While the guidance is not binding on HMRC Officers charged with enforcing national minimum wage laws or tribunals and courts, the guidance sets out factors that a court or tribunal would, in the Government’s view, be likely to consider and gives examples of when a worker is or is not likely to be entitled to NMW / NLW.
In the past, recruiters had to either take a commercial decision as to whether to rely on unpaid trial shifts to assess candidate suitability with potential NMW compliance risk or take a much more cautious approach where candidates could only perform a few practical tasks to demonstrate skills, but without those tasks reflecting the actual demands of the role. For example, a candidate seeking a position as a barista in a coffee shop might be asked to make a cappuccino for an existing staff member or as a complimentary drink for a customer, but would not be asked to perform the same task under customer and time pressure, which would be representative of a typical shift.
The guidance suggests that unpaid trial shifts can be used as part of a genuine recruitment process, provided candidates are observed and assessed during the shift; the duration of the trial shift is proportionate; and the “work” undertaken is representative of the role the candidate would perform if successful.
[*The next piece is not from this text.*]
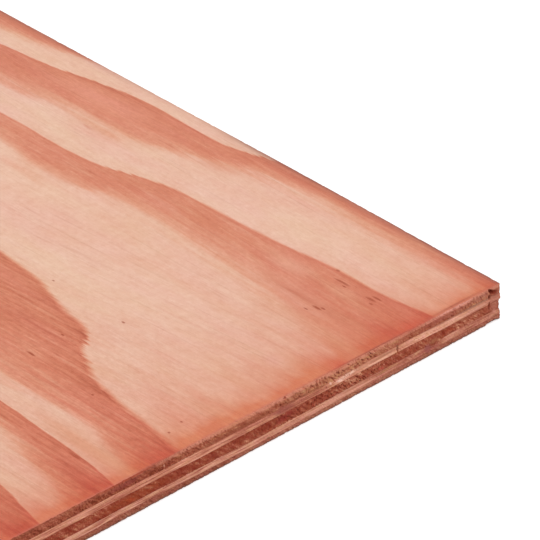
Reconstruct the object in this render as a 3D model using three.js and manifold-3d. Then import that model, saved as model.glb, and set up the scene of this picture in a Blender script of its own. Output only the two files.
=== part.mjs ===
// A 4 ft x 8 ft sheet of five-ply softwood plywood, lying flat with its face side up.
//
// Rotary-cut veneers are glued in a stack, each with its grain crossed on the one below it. The
// face, the core and the back run along the sheet and the two crossbands run across it. The glued
// stack is sawn to size in one cut, so all the veneers share one outline. The saw left a few
// splinters torn out of the end by one corner.
//
// Millimetres, +Z up. The origin is the middle of the underside, +X is along the face grain.

import * as THREE from 'three';
import { mergeVertices } from 'three/addons/utils/BufferGeometryUtils.js';
import Module from 'manifold-3d';

// Sheet
const sheetLength = 2438.4; // 8 ft, along the face grain
const sheetWidth = 1219.2; // 4 ft

// Veneer thicknesses, 11.9 mm together
const backThickness = 1.7;
const lowerCrossbandThickness = 2.0;
const coreThickness = 3.2;
const upperCrossbandThickness = 2.0;
const faceThickness = 3.0;

// Tear-outs in the end at +X. Each is a boat-shaped hollow that a splinter left: how far its
// middle is from the long edge at +Y, how high it is above its veneer's underside, its length,
// width and depth, and how steeply it climbs away from that edge, in degrees. The splinter came
// out of the middle of the face veneer, the check lies just under the top of the core, and the gap
// parts the crossband through its whole thickness.
const checkBelowTop = 0.7;
const gapOverrun = 0.4; // past each side of the crossband
const cornerSplinter = {
  fromEdge: 2.8,
  height: faceThickness / 2,
  length: 3.6,
  width: 1.3,
  depth: 1.1,
  climb: 39,
};
const cornerCheck = {
  fromEdge: 3.6,
  height: coreThickness - checkBelowTop,
  length: 2.4,
  width: 0.4,
  depth: 0.9,
  climb: 85,
};
const crossbandGap = {
  fromEdge: 39.2,
  height: upperCrossbandThickness / 2,
  length: upperCrossbandThickness + 2 * gapOverrun,
  width: 0.6,
  depth: 1.4,
  climb: 84,
};

// The stack, from the underside up. Veneers that run across the sheet show their long fibres at
// the end, and those that run along it show darker end grain there.
const stack = [
  { name: 'back_veneer', thickness: backThickness, color: '#c98a6b', roughness: 0.8, tearOuts: [] },
  {
    name: 'lower_crossband',
    thickness: lowerCrossbandThickness,
    color: '#bf7f68',
    roughness: 0.85,
    tearOuts: [],
  },
  {
    name: 'core_veneer',
    thickness: coreThickness,
    color: '#914a37',
    roughness: 0.95,
    tearOuts: [cornerCheck],
  },
  {
    name: 'upper_crossband',
    thickness: upperCrossbandThickness,
    color: '#be8069',
    roughness: 0.85,
    tearOuts: [crossbandGap],
  },
  {
    name: 'face_veneer',
    thickness: faceThickness,
    color: '#dea685',
    roughness: 0.7,
    tearOuts: [cornerSplinter],
  },
];

const tearOutSides = 16; // segments round a tear-out's hollow

const wasm = await Module();
wasm.setup();

// A closed three.js geometry as a solid that can be cut.
function solidOf(geometry) {
  const bare = geometry.clone();
  bare.deleteAttribute('normal');
  bare.deleteAttribute('uv');
  const merged = mergeVertices(bare, 1e-5);
  return new wasm.Manifold(
    new wasm.Mesh({
      numProp: 3,
      vertProperties: new Float32Array(merged.attributes.position.array),
      triVerts: new Uint32Array(merged.index.array),
    }),
  );
}

// A cut solid as a flat-shaded three.js geometry.
function geometryOf(solid) {
  const mesh = solid.getMesh();
  const geometry = new THREE.BufferGeometry();
  geometry.setAttribute('position', new THREE.BufferAttribute(mesh.vertProperties, 3));
  geometry.setIndex(new THREE.BufferAttribute(mesh.triVerts, 1));
  const flat = geometry.toNonIndexed();
  flat.computeVertexNormals();
  return flat;
}

// A flat, square-edged veneer whose underside is at z = 0.
function veneerBlank(thickness) {
  const outline = new THREE.Shape();
  outline.moveTo(-sheetLength / 2, -sheetWidth / 2);
  outline.lineTo(sheetLength / 2, -sheetWidth / 2);
  outline.lineTo(sheetLength / 2, sheetWidth / 2);
  outline.lineTo(-sheetLength / 2, sheetWidth / 2);
  outline.closePath();
  return new THREE.ExtrudeGeometry(outline, { depth: thickness, bevelEnabled: false });
}

// The body of a splinter: an ellipsoid lying in the plane of the end, sunk to its depth.
function splinter({ fromEdge, height, length, width, depth, climb }) {
  const body = new THREE.SphereGeometry(1, tearOutSides, tearOutSides / 2);
  body.scale(depth, length / 2, width / 2);
  body.rotateX(-THREE.MathUtils.degToRad(climb));
  body.translate(sheetLength / 2, sheetWidth / 2 - fromEdge, height);
  return body;
}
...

These are the most pertinent points, but the guidance sets out further factors in greater detail:
- whether a “work trial” is genuinely for recruitment purposes (if it is not, it will generally be considered to be work and the individual will be eligible to be paid the NMW / NLW);
- whether the trial length exceeds the time that the employer would reasonably need to test the individual’s ability to carry out the job offered (in the Government’s view an individual conducting work in a trial lasting longer than one day is likely to be entitled to the NMW / NLW in all but very exceptional circumstances);
- the extent to which the individual is observed while carrying out the tasks;
- the nature of the tasks carried out by the individual and how closely these relate to the job offered (where the tasks are different from those which the job would involve, this may indicate that the employer is not genuinely looking to test the individual’s ability, but rather to get the tasks carried out);
- whether the tasks carried out have a value to the employer beyond testing the individual (where the tasks are carried out in a simulated rather than real environment, this will normally indicate that they do not have such a value and that the individual is not “working”);
- whether trial periods are important (aside from recruiting) to the way the employer runs its business (for example, where trial periods are being used by the employer as a means to reduce labour costs, this is likely to indicate that the individual is “working”).
We would always recommend employers have a consistent policy on trial shifts as part of their recruitment process to avoid discrimination claims. It is worth employers reviewing the HMRC guidance on unpaid work trial periods and the examples to ensure that how trial shifts are used in their business is appropriate.